(Required work):
The entries that follow should be written out exactly.

-- start Entries shown --

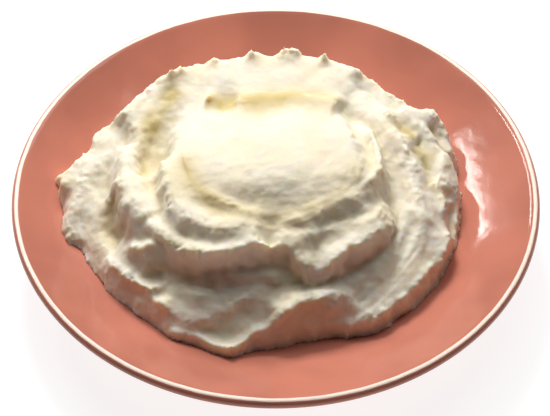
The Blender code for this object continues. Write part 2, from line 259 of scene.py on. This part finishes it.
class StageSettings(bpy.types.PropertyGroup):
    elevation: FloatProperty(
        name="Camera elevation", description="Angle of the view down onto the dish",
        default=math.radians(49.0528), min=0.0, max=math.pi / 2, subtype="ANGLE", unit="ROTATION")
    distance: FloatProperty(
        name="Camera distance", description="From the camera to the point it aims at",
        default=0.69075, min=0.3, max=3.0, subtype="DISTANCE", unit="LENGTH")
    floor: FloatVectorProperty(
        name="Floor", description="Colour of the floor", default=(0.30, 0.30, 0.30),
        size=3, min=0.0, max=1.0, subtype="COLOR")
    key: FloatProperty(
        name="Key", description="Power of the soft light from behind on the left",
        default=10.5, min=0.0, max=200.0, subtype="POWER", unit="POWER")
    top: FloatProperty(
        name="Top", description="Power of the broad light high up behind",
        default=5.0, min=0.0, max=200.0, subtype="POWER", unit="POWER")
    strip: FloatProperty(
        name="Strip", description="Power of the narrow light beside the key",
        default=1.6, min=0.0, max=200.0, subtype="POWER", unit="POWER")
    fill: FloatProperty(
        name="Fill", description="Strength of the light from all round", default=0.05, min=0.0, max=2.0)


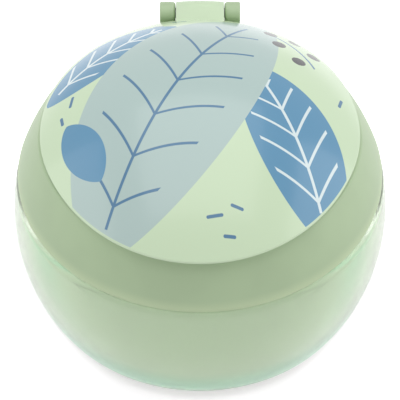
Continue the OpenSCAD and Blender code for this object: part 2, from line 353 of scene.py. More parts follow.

-- end Entries shown --

(In response):
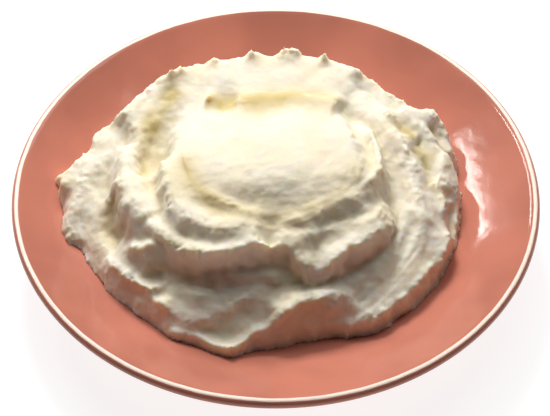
The Blender code for this object continues. Write part 2, from line 259 of scene.py on. This part finishes it.
class StageSettings(bpy.types.PropertyGroup):
    elevation: FloatProperty(
        name="Camera elevation", description="Angle of the view down onto the dish",
        default=math.radians(49.0528), min=0.0, max=math.pi / 2, subtype="ANGLE", unit="ROTATION")
    distance: FloatProperty(
        name="Camera distance", description="From the camera to the point it aims at",
        default=0.69075, min=0.3, max=3.0, subtype="DISTANCE", unit="LENGTH")
    floor: FloatVectorProperty(
        name="Floor", description="Colour of the floor", default=(0.30, 0.30, 0.30),
        size=3, min=0.0, max=1.0, subtype="COLOR")
    key: FloatProperty(
        name="Key", description="Power of the soft light from behind on the left",
        default=10.5, min=0.0, max=200.0, subtype="POWER", unit="POWER")
    top: FloatProperty(
        name="Top", description="Power of the broad light high up behind",
        default=5.0, min=0.0, max=200.0, subtype="POWER", unit="POWER")
    strip: FloatProperty(
        name="Strip", description="Power of the narrow light beside the key",
        default=1.6, min=0.0, max=200.0, subtype="POWER", unit="POWER")
    fill: FloatProperty(
        name="Fill", description="Strength of the light from all round", default=0.05, min=0.0, max=2.0)


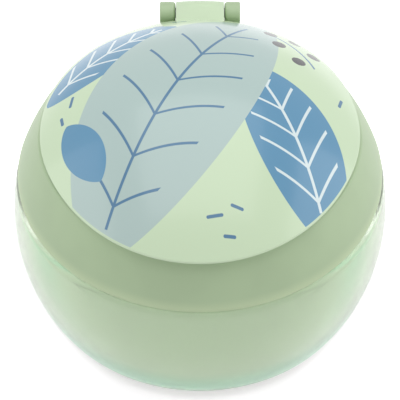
Continue the OpenSCAD and Blender code for this object: part 2, from line 353 of scene.py. More parts follow.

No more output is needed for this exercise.